Australia: Authoritarianism lives in the mind of a Leftist teacher

Brendan McDougall (below) teaches in a government school in country Victoria. He realizes that some parents are prepared to make considerable efforts to ensure that their children get a good education while others are prepared simply to accept what the government offers. He deduces rightly that, no matter the system there will always be at least some people who seek privately-funded education in order to give their children more than the government offers. He wants to stop them doing that. He wants to forbid private education altogether. He would approve of the old Soviet system.

That is a distinctly radical proposal from a distinctly radical website and one with no chance of adoption so why does Brendan argue that? His argument is actually realistic in some ways. He thinks that having private schools diverts resources that might otherwise go to government schools and he wants more resources for government schools.
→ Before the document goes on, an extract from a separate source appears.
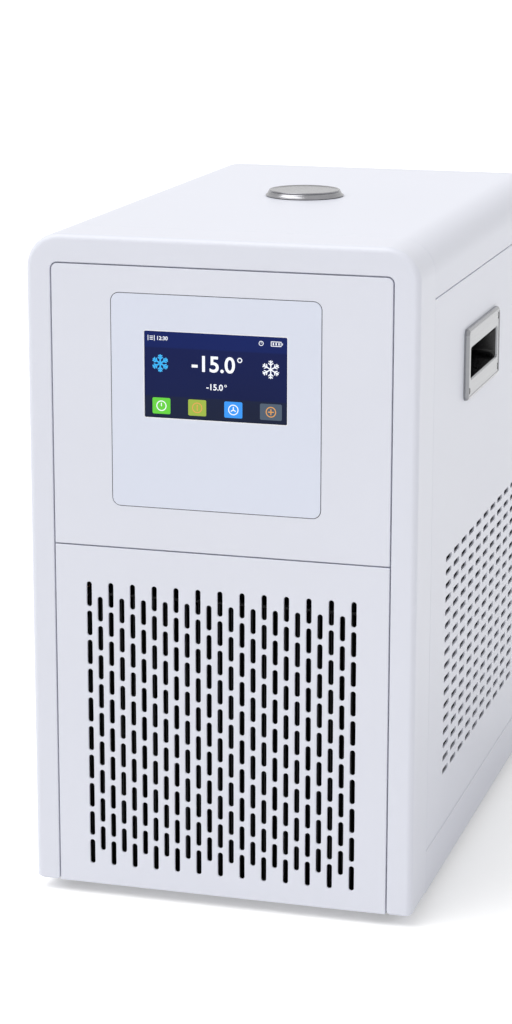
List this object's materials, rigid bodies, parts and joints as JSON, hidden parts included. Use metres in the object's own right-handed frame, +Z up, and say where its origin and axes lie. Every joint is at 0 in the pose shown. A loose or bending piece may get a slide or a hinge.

Private schools get all the best teachers, for instance.

What he overlooks is that the existing system greatly expands the share of national resouces that goes into education. Private schools attract private money, which adds to what the government spends on education. He is actually advocating for LESS money to be spent on education

He cannot be unaware of that. It is just Leftist envy that is heaving in his breast. He is aware that many private school users "are paying for their children to have access to a more powerful peer group" and he hates it. He just cannot bear the thought of other people doing well for themelves and feeling happy about it. Their happiness makes him unhappy. He must be miserable a lot of the time.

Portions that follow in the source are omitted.